For a quick history lesson, in high school I took firefighter ROP. I was always the class clown in school growing up. I played baseball from age 4 till I shattered my elbow at 16. High school ball, tournament teams, traveling teams, all star team. I went to the gym but wasn’t very strong, I was a super skinny, underweight kid. The only “PT” I had ever done was baseball related or gym class.

After graduating high school, barely (I hated school, never took it seriously), I wanted to take a stab at firefighting. I had always looked up to military, police and ems and knew I wanted to help people. Found out the college had an academy and I signed up online. After making it off the waiting list, I was given the instructions sheet to purchase navy blue sweats and shorts, white t shirts, navy sweatshirt, stencil, white paint, black paint, white socks (not ankle), running shoes and get a hair cut. I was given like a 6+ foot rope, a tennis ball, a pocket sized yellow spiral notebook, a pencil and 2 pens, blue and black. I was to stencil my last name in black on the white shirts, white on the navy tops and bottoms. It said show up at the bleachers next to the track with your rope, tennis ball with name on it, writing utensils and notebook inside a sandwich bag, in pt gear with a change of clothes and food if you don’t wanna eat at the cafeteria.

First day

This would be my first lesson in “if you have the opportunity to recon an area or study something prior to going there/doing it, do it”. I had never been to the college other than the main office in front, so I didn’t know where the bleachers were, and I didn’t bother to find out until today. I also didn’t have a car, so my dad drove me on the way to work. After driving for a few minutes he said “go figure it out, I gotta go to work, good luck”. Needless to say, I was freaking out with my clothes bag and lunchbox running around looking for the pt area. Found the bleachers but turns out there are 2 different sets of bleachers, and I chose the wrong one. Luckily someone else was as foolish as me, and yelled to follow him to the spot. So we sprinted there and everyone’s in a half assed line waiting for us as they call out names. Thankfully I wasn’t the last person to show up. We caught some heavy shit, but today was lenient, and only today. Most everyone was a mess who wasn’t former military or over the age of 25. People didn’t stencil their clothes, forgot their tennis ball or whatever. That would be addressed soon. My academy was the 37th and we started with 50+ or so people, 2 women, couple of military guys including a ranger, 2 navy guys, 2 marines, some volunteer fireman and then a bunch of miscellaneous teens to mid 30’s guys.

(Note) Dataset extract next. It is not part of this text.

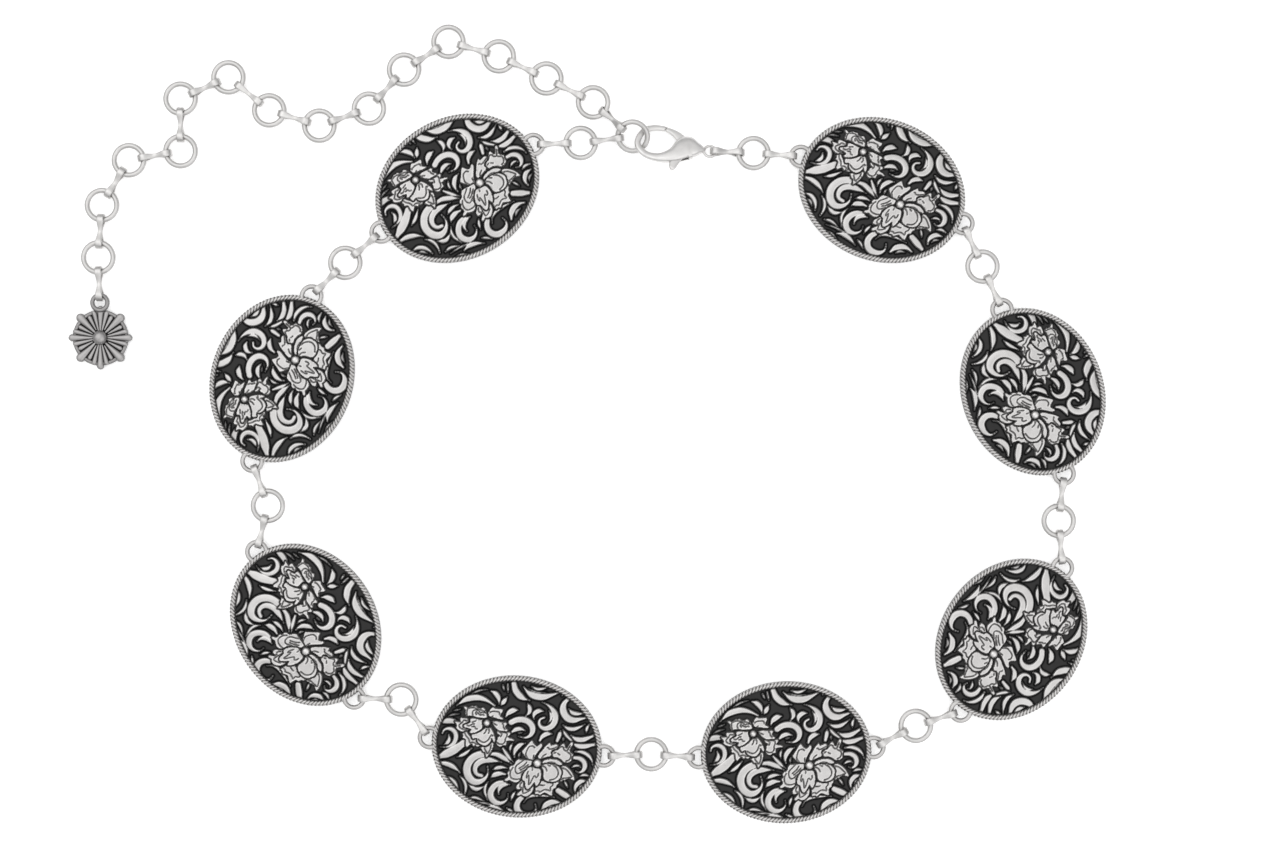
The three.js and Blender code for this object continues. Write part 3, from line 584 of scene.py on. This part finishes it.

Zero dark thirty, it was today I would meet my “black shirts”, the guys in charge of smoking you and yelling at you for the next 6+ months; and the Chief, who would become one of the most influential people in my entire life. Chris and Luke. You don’t forget these names. Chris was a former Recon Marine and seasoned forester, Luke was a seasoned wildland guy on a helitack crew. Others would come to join in, off and on over the academy, ranging from a Green Beret to smokejumpers. Little did I know it, but another life lesson was being gifted to me with these men, and that was: it’s a small world and people remember names, it’s good and bad. How you behave and your performance have repercussions even years down the road, this will become relevant later.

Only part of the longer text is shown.